→ Directive: Transcribe word for word only the span whose first line is the one with "The three.js and" and whose last line is the one with "np.cumsum(np.linalg.norm(np.diff(points, axis=0), axis=1)))"; both of those lines belong to it.

(Raw records)
• • • • •
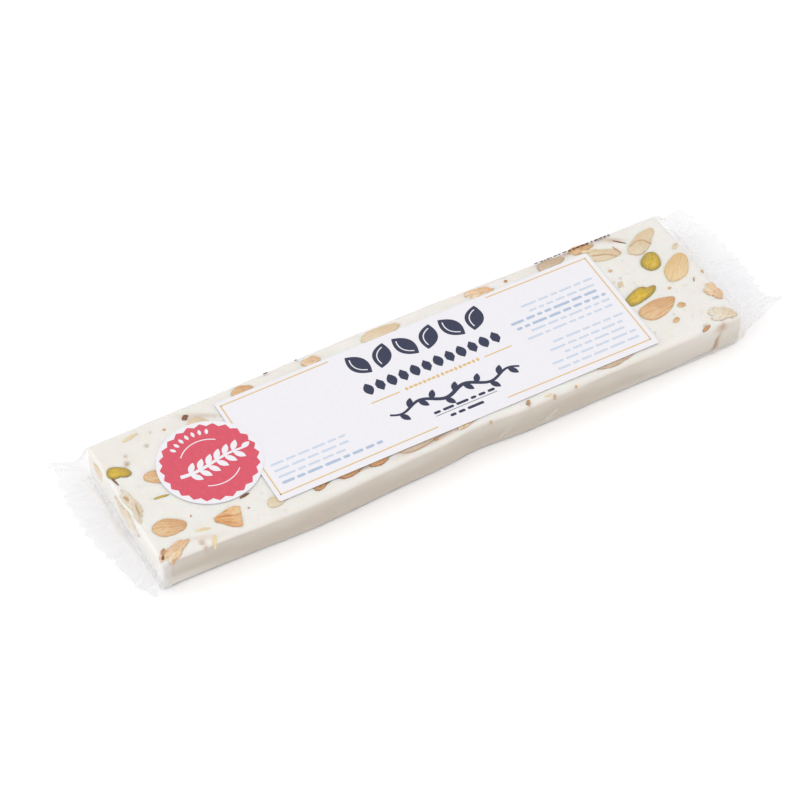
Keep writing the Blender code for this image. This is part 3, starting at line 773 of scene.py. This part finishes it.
def fin_ring(end, table, share, sections):
    """Upper and lower halves of one ring of a fin, from the bar's section out to the crimped seal."""
    place = np.linspace(-1, 1, len(sections[0][0]))
    front, back = side_limits(0.0)
    root_y = front + (back - front) * (place + 1) / 2
    ease = float(smooth(share))
    middle_y = root_y + (read_table(table, place, 2) - root_y) * ease
    middle_z = PACK_HEIGHT / 2 + (read_table(table, place, 3) - PACK_HEIGHT / 2) * ease
    out_y, out_z = outward(middle_y, middle_z)
    crimp = float(smooth((share - GUSSET_SHARE) / 0.16))
    ragged = noise(place * 9, 0 * place + end * 5, 1.0, 71)
    ridge = RIDGE_HEIGHT * triangle_wave(place * RIDGES / 2) * (0.8 + 0.4 * ragged)
    ridge += FINE_RIDGE_HEIGHT * triangle_wave(place * RIDGES * 1.5 + 0.3 * ragged)
    curl = CURL * share ** 3 * (noise(place * 4, 0 * place + end * 3, 1.0, 73) + 0.35)
    shift = ridge * crimp + curl
    middle_y, middle_z = middle_y + out_y * shift, middle_z + out_z * shift
    gusset = GUSSET_SHARE + (SIDE_GUSSET_SHARE - GUSSET_SHARE) * abs(place) ** SIDE_GUSSET_POWER
    blend = smooth(np.minimum(1.0, share / gusset))
    pleat = np.sin(np.pi * np.clip(share / gusset, 0, 1))
    reach = read_table(table, place, 1) * share
    teeth = smooth((share - 0.75) / 0.25) * np.where(place < SMOOTH_EDGE[end], 0.35, 1.0)
    reach = reach + TOOTH_DEPTH / 2 * triangle_wave(place * RIDGES / 2) * teeth + 0.5 * ragged * share ** 2
    halves = []
    for side, (section_y, section_z) in zip((1, -1), sections):
        folds = sum(height * noise(place * count, 0 * place + share * change, 1.0, seed + side + end)
                    for height, count, change, seed in FOLDS)
        flat_y, flat_z = middle_y + side * out_y * FIN_GAP, middle_z + side * out_z * FIN_GAP
        y = section_y + (flat_y - section_y) * blend
        z = section_z + (flat_z - section_z) * blend + side * folds * pleat
        halves.append(columns(end * (PACK_LENGTH / 2 + reach), y, z))
    return halves


def film_plan(points):
    """How hazy the film is: clear over the bar, whiter in the fins and left front corner, with painted light
    over the flare's shade and painted highlights along the creases.
    """
    x, y, z = np.moveaxis(points, -1, 0)
    haze_and_painted_light = smooth((abs(x) - PACK_LENGTH / 2 + 0.4) / 3)
    # Painted light on the flare, whiter film over its shade
    flare = smooth((x - FLARE_PAINTED_LIGHT_START) / FLARE_PAINTED_LIGHT_RUN) * smooth((FLARE_PAINTED_LIGHT_TOP - z) / 2)
    corner = smooth((HAZY_CORNER[0] - x) / 3) * smooth(HAZY_CORNER[1] - y)
    haze_and_painted_light = np.maximum(haze_and_painted_light, flare * smooth((-24.4 - y) / 0.5))
    haze_and_painted_light = np.maximum(haze_and_painted_light, CORNER_HAZE * corner)
    # Painted highlights along the front creases
    for start, end, rise, width in FRONT_CREASES:
        haze_and_painted_light = np.maximum(haze_and_painted_light, CREASE_HIGHLIGHT * rise * crease(start, end, width, x, z) * (y < -20))
    return columns(haze_and_painted_light, 0.0, 0.0)


def crease(start, end, width, x, z):
    """How much a place on a long side belongs to a crease there, from 0 to 1."""
    run_x, run_z = end[0] - start[0], end[1] - start[1]
    length = math.hypot(run_x, run_z)
    along = ((x - start[0]) * run_x + (z - start[1]) * run_z) / length
    apart = (-(x - start[0]) * run_z + (z - start[1]) * run_x) / length
    return np.exp(-(apart / width) ** 2) * smooth(along / 1.5) * smooth((length - along) / 1.5)


def film_relief(x, y, z, out_y, out_z, nuts):
    """Small creases of the film over its smooth form, its flare, and its bulges over the domed nuts."""
    height = abs(out_y) * layers(FILM_NOISE, x, z) + abs(out_z) * 0.03 * (noise(x, y, 12, 95) - 1)
    for nut in nuts:
        if nut.side == "top" and nut.look == "domed":
            reach = np.hypot(*nut_shares(nut, x, y))
            height += np.clip(out_z, 0, 1) * DOME_RISE * smooth((DOME_REACH - reach) / DOME_REACH)
    for start, end, rise, width in FRONT_CREASES:
        height += np.clip(-out_y, 0, 1) * rise * crease(start, end, width, x, z)
    flare = smooth((x - FLARE_START) / FLARE_RUN) * smooth((FLARE_TOP - z) / 3.0) * smooth((-y - 20) / 3)
    return height + FLARE_RISE * flare


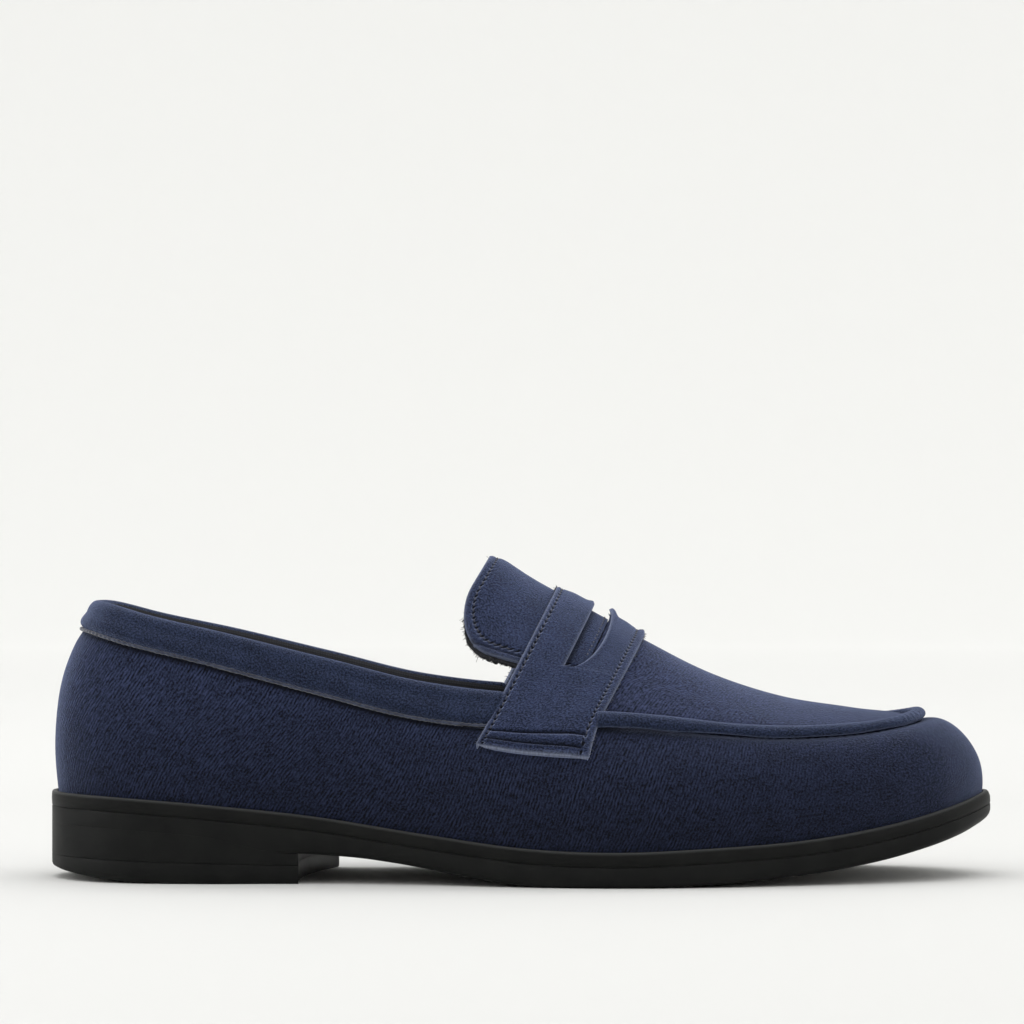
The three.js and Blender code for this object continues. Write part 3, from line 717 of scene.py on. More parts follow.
# ---- Side wall ----
# One long suede wrap round the whole shoe. Its foot is turned in under the insole board and cemented to the
# outsole, and its top is sewn to the collar behind the strap and rolled into the apron's seam before it.

LEATHER = 1.6
MARGIN = 10
CORNER = 1.4  # radius where the margin turns in
STITCH_PITCH = 3.1  # mm
SEAM_DEPTH = 0.55  # how far the seams pull the leather in
us = np.linspace(0, ROUND, 480, endpoint=False)
rail_length = np.cumsum(np.linalg.norm(np.diff(rail_at(np.append(us, ROUND)), axis=0), axis=1))


def run_along(points):
    """Distances along a line of points, from its start."""
    return np.append(0, np.cumsum(np.linalg.norm(np.diff(points, axis=0), axis=1)))


def bell(distance, width, power=2):
    """A smooth rise to 1 where distance is 0, about as wide to each side as width."""
    return np.exp(-((distance / width) ** power))


def soft_noise(a, b, amount, seed):
    """Gentle unevenness of hand-lasted leather, from a few waves."""
    waves = np.random.default_rng(seed)
    total = np.zeros(np.broadcast(a, b).shape)
    for _ in range(9):
        fa, fb, phase = waves.uniform(0.4, 2.2), waves.uniform(0.5, 3.0), waves.uniform(0, 2 * math.pi)
        total = total + np.sin(fa * a + fb * b + phase) / 9
    return amount * total


def pucker(length):
    """Small pulls in a seam, one for each stitch."""
    return 0.5 - 0.5 * np.cos(2 * math.pi * length / STITCH_PITCH)


def section_points(us):
    """The wall's outer face as a grid: the margin from its inner edge, the foot's corner, then up to the rail."""
    foot_line = [(MARGIN, 0.1), (5, 0.1), (CORNER, 0.1)]
    for angle in (math.radians(30), math.radians(60)):
        foot_line.append((CORNER - CORNER * math.sin(angle), CORNER + 0.1 - CORNER * math.cos(angle)))
    foot_line += [(0, 1.6), (0, 3.0)]
    rows = [edge_at(us, WALL_INSET + inset)[0] + (0, 0, level - RAND_HEIGHT) for inset, level in foot_line]
    foot, _ = edge_at(us, WALL_INSET)
    tall = np.linalg.norm(rail_at(us) - foot, axis=1)
    from_heel = np.minimum(us, ROUND - us)
    at_toe_cap = bell(TOE - from_heel, 1.4)
    fullness = 2.3 * at_toe_cap + 0.9 * bell(from_heel, 1.2)
    seam_depth = SEAM_DEPTH + 1.2 * smoothstep(from_heel, 6.6, 7.4) * (1 - 0.6 * at_toe_cap)
    for v in np.concatenate([np.linspace(0, 0.86, 24), np.linspace(0.88, 1, 12)]):
        v = v * (1 - 0.5 / tall)
        from_rail = (1 - v) * tall
        pull = seam_depth * bell(from_rail, 2.4) * (0.8 + 0.2 * pucker(rail_length))
        uneven = soft_noise(rail_length / 22, v * 5, 0.28, 7) * np.minimum(1, v * 6)
        dent = pull - fullness * np.sin(math.pi * v**3) - uneven
        rows.append(wall(us, v, dent)[0])
    return np.stack(rows, 1)


def mark(piece, name, values):
    """Stores a value for each point of a grid piece."""
    attribute = piece.data.attributes.new(name, "FLOAT", "POINT")
    attribute.data.foreach_set("value", np.asarray(values, float).ravel())


wall_points = section_points(us)
side_wall = grid_piece("wall_suede", wall_points, closed_rows=True)
# Painted shade: a dark line along the wall's top, wider under the ridge than along the collar seam.
to_rail = np.linalg.norm(wall_points - wall_points[:, -1:], axis=2)
before_strap = smoothstep(np.minimum(us, ROUND - us), 6.6, 7.2)[:, None]
mark(side_wall, "painted_shade", bell(to_rail, 1.3 + 2.0 * before_strap, 4))
apply_modifier(side_wall, "SOLIDIFY", thickness=LEATHER * MM, offset=-1)
place_piece(side_wall, twill_suede, "twill_suede", "side_wall")

# ---- Apron ----
# The plug over the toes and instep, cut from the same skin and let into the wall. The seam draws its edge down
# a little all round, and the end under the strap is sewn to the tongue.

APRON_SEAM = 6.42


def inside_rail(t, distance):
    return 1 - distance / (np.linalg.norm(rail_at(t) - rail_at(ROUND - np.asarray(t)), axis=-1) / 2)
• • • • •
→ Output below:
The three.js and Blender code for this object continues. Write part 3, from line 717 of scene.py on. More parts follow.
# ---- Side wall ----
# One long suede wrap round the whole shoe. Its foot is turned in under the insole board and cemented to the
# outsole, and its top is sewn to the collar behind the strap and rolled into the apron's seam before it.

LEATHER = 1.6
MARGIN = 10
CORNER = 1.4  # radius where the margin turns in
STITCH_PITCH = 3.1  # mm
SEAM_DEPTH = 0.55  # how far the seams pull the leather in
us = np.linspace(0, ROUND, 480, endpoint=False)
rail_length = np.cumsum(np.linalg.norm(np.diff(rail_at(np.append(us, ROUND)), axis=0), axis=1))


def run_along(points):
    """Distances along a line of points, from its start."""
    return np.append(0, np.cumsum(np.linalg.norm(np.diff(points, axis=0), axis=1)))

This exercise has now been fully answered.